Is Human Trafficking A Real Threat?

Is Human Trafficking A Real Threat

By Kristin Fairholm, Executive Director

We have all read the headlines and they scream with frightening tales of abduction, enslavement and violence.  Mothers whisper in semicircles around school parking lots of midday kidnappings at our local department stores.  Girls hover innocently in small packs over the glare of their phones while we as parents question and clutch to their hemlines.  Is it possible that sexual enslavement is a reality in the rolling hills of Iowa?  Can the internet bring criminals to our front porch?  Are our girls safe nowhere? 

EyesOpenIowa wants to inform and protect the children and families of our state.  Our allegiance goes beyond comprehensive sex education. We are most interested in prevention;  the prevention of ill outcomes for young women.  Our only weapon against violence: EDUCATION.

Human Trafficking is defined by the National Human Trafficking Hotline as “a form of modern-day slavery in which traffickers use force, fraud, or coercion to control victims for the purpose of engaging in commercial sex acts or labor services against his/her will.”

Approximately 100,000 individuals are trafficked in the United States every year with 10,000 reports being child sex trafficking.  It is a $150 billion industry worldwide.

What we know about human trafficking in the state of Iowa:

●      We have a total of 385 trafficking victims since 2007.

●      74 cases of human trafficking were reported in 2017.

●      The average customer that victims see per day is 15.

●      30% of buyers of human traffickers are married couples.

●      50% of pimps and traffickers are female.

●      It is easier to traffic in a small town than a big town.

●      Risk factors: relocation/migration, substance abuse, runaway/homeless youth, mental health concerns and involvement in the child welfare system.


Numbers are increasing yearly for human trafficking.  This is how we can help prevent the crime in our communities:

●      Education/Communication:  Talk to your friends, family and children about human trafficking.  The more people know - the safer we will all be.

●      Pay Attention To Your Surroundings:  If you see a young girl out in the middle of a school day - Question it.  If something seems out of the norm - Report it.  It doesn’t matter if you are near an airport, a massage parlor, nail salon or small farm - Take Action.  You will never - Regret it. (You can dial 911 or the National Hotline: 1-888-373-7888)

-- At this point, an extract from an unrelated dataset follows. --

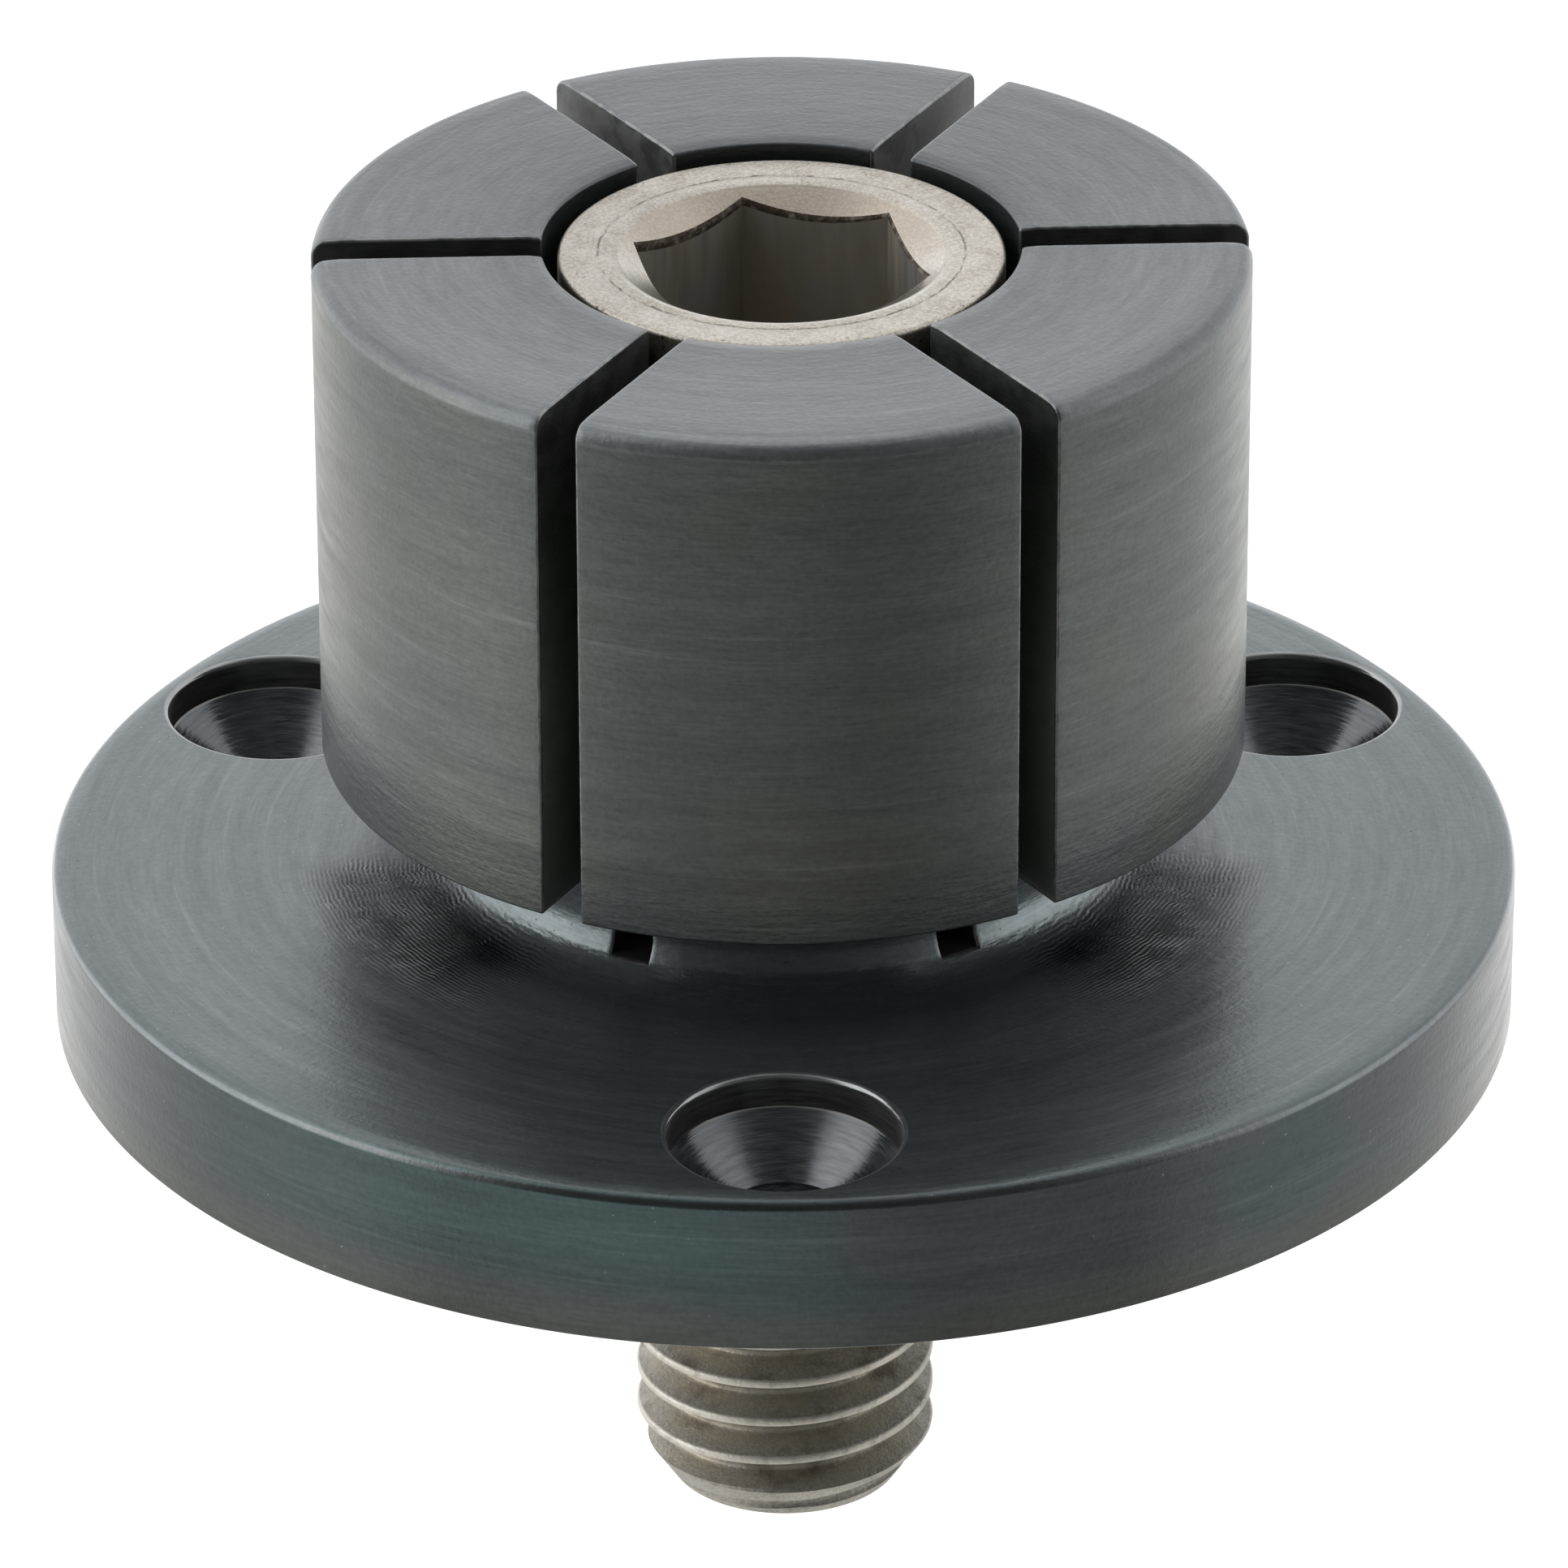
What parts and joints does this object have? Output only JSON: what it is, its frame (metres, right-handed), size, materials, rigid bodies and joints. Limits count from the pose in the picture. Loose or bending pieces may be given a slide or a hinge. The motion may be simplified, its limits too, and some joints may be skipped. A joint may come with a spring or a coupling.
{
  "type": "expanding mandrel",
  "caption": "Flanged expanding mandrel: a slit steel crown on a round flange, spread by a taper screw with a hexagon socket.",
  "frame": {"origin": "on the axis, in the plane of the flange underside", "axes": "+Z along the axis, from the flange up to the crown's open end; -Y through one mounting hole"},
  "size_m": [0.0572, 0.0572, 0.0537],
  "materials": {
    "blackened_steel": "turned steel with a black oxide coat, satin, with fine tool rings",
    "screw_steel": "plated steel, dull warm silver, tarnished in the thread"
  },
  "bodies": {
    "body": {"mandrel_body": "blackened_steel"},
    "screw": {"clamping_screw": "screw_steel"}
  },
  "joints": [
    {"name": "screw_turn", "type": "hinge", "parent": "body", "child": "screw", "pos_m": [0, 0, 0], "axis": [0, 0, 1], "continuous": true}
  ]
}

●      Be Involved In Your Child’s Life: Children who come from healthy households are much less likely to be the victims of human trafficking.  Ask questions. Listen actively.  Know their daily schedules. (Victimization typically occurs during after school hours from 3pm - 6pm and from 4am - 8am) Know their friends and partners. 

●      Monitor Social Media:  There are 12,000 daily ads on social media aimed at targeting our children.  Limit screen time and when they do use technology make sure your children know about appropriate boundaries and internet safety.

It is not healthy to live in a state of fear. We can rest well at night knowing that the threat of human trafficking in our lives is an unlikely one.  However, as adults we owe it to our children to hope for the best and prepare for the worst. Educating ourselves and then our children about the world in which we live in only serves to prepare them for the reality that awaits outside our front door.  We will all be healthier and happier when we realize prevention in the form of education is not only necessary for the well-being of our own children but for all children in the state of Iowa.